When Canon released the Rebel XT, I purchased one immediately due to the fantastic reviews, and I haven't been disappointed.
The Rebel XT is an outstanding camera. Image quality is fantastic; noise levels are low even at high ISOs, and the metering is accurate. ISO800 is perfectly usable on this camera, and ISO1600 pictures only need a little bit of noise reduction to look great. As many reviewers have pointed out, this camera produces very smooth images - default sharpening levels aren't set very high. I actually prefer images that look like this, but if you don't you can easily turn up the in camera sharpening.
Canon has fixed nearly all the problems the original Rebel had. The new Digic II chip significanly speeds up the cameras operation - the camera starts up and recycles nearly instantly. AF and metering modes are fully selectable now, and the burst mode is significantly improved (14 shots @ 3FPS vs 4 shots @ 2.5FPS). Image quality is on par with the more expensive EOS-20D, making this camera a relative bargain. Unfortunately, there is no spot metering mode.
I do have a few complaints regarding this camera. Firstly, the camera has no AF assist lamp - it uses the flash to focus in low light. This means that any shot you take which uses the flash AF assist must be a flash picture. When the camera uses the flash to AF assist, it fires off a couple short flash bursts - if you're taking pictures of people or animals, this can distract them and cause them to blink. This problem is solvable however - buy an external flash with a built in AF assist light (I'd recommend the 430EX). The built in flash on this camera does a decent job within its range; unfortunately, the flash range isn't great.
My other complaint is with the kit lens - while not a terrible lens by any means, it is soft at smaller apertures. If you stop it down to F8 - F11, it becomes reasonably sharp, but having to keep it at these aperatures limits your creativity.

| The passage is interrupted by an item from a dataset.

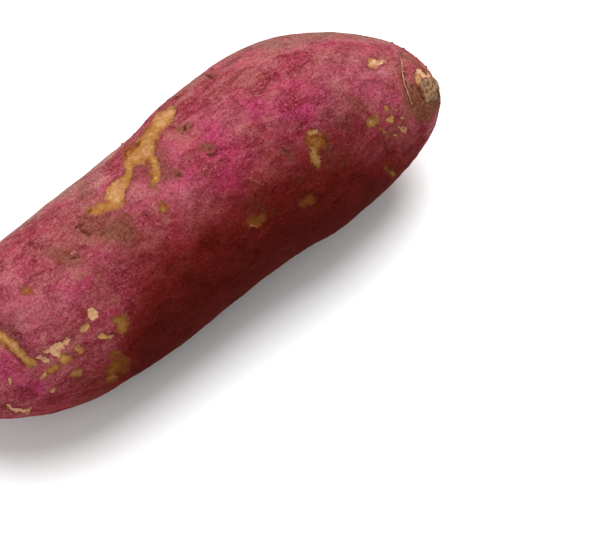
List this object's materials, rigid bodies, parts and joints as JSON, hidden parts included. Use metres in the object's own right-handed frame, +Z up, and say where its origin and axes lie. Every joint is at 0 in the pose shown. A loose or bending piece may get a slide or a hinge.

If you do buy this camera, I'd recommend getting at least one or two good lenses with it. The 50mm F1.8 prime lens ($75) is a must buy - it's cheap, fast, and sharp, and makes an excellent portrait lens. For consumer grade zooms, the 28-105mm F3.5-4.5 II USM ($250) or the 28-135mm IS ($450) are both good choices.
By sellmen - Aug 1, 2005
The Digital Rebel XT is a...
Strengths: Price, image quality, speed
Weakness: Direction buttons somewhat awkward, no thumb wheel on back
The Digital Rebel XT is a fantastic camera for the money, especially when finding a good price for it here on PriceGrabber. While looking at this camera, I also considered the Nikon D70, another great camera, but ultimately chose the Rebel XT for its great value. I consider myself an amateur photographer, but I do care a great deal about usability, image quality, and robustness. Image quality:...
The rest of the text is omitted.